DonRavello wrote: »And right there is the actual source of your high prices, in games with a global AH what happens is nearly everything comes down to a reasonable price, except for very, very rare items like weapon/armour skins, because a much higher percentage of people engage in trading (there are no barriers), there is far greater price transparency and its actually more difficult to manipulate prices or supply as an individual or small group.
This is not correct. On PC there are addons, which make up for this shortage like TTC, where players can see the average prices and select the kiosk they want to buy from. On console these addons do not exist and prices are MUCH lower, but the system is the same. The source of the high prices is not the guild trader system (whatever good or bad it is), the source is: too much money going into the market and not enough money is going out.
1.) How is the money from writs irrelevant? If a player is not participating into player trades they still have NPC services to pay for.
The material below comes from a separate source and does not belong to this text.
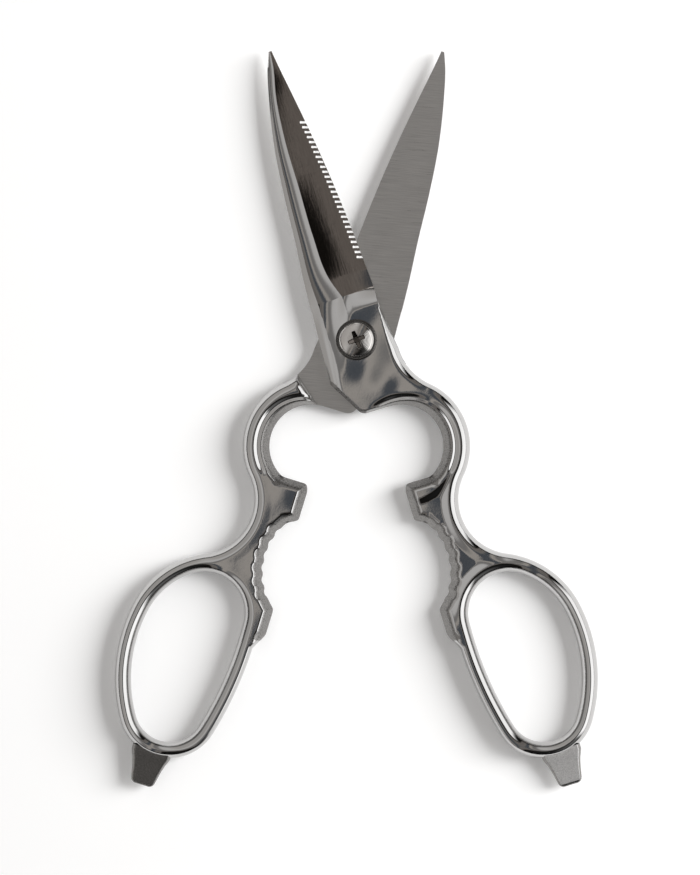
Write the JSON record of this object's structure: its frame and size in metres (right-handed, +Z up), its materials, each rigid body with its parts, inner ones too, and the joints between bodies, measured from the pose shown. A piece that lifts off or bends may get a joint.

Mount training, houses or bag spaces for example are still existing outside of player interaction and they have to be paid for. Not to forget porting and repairing costs.
2.) Noone is locked out, but you are tearing down a border between the 2 parts of the game by adding a good that resides in one half but has its price determined by the gains from the independed other half. Most ideas on reducing income are going into the same direction and thats something that should not happen.
I can repeat myself again, inflation as you see it right now is not an issue. Every player can gather goods and sell them and instantly make as much money as any existing player does. There are no bounderies. The problem is created by players that want gold gera on 10 characters but dont wnat to gather materials or gold and expect other players to sell their stuff for cheap.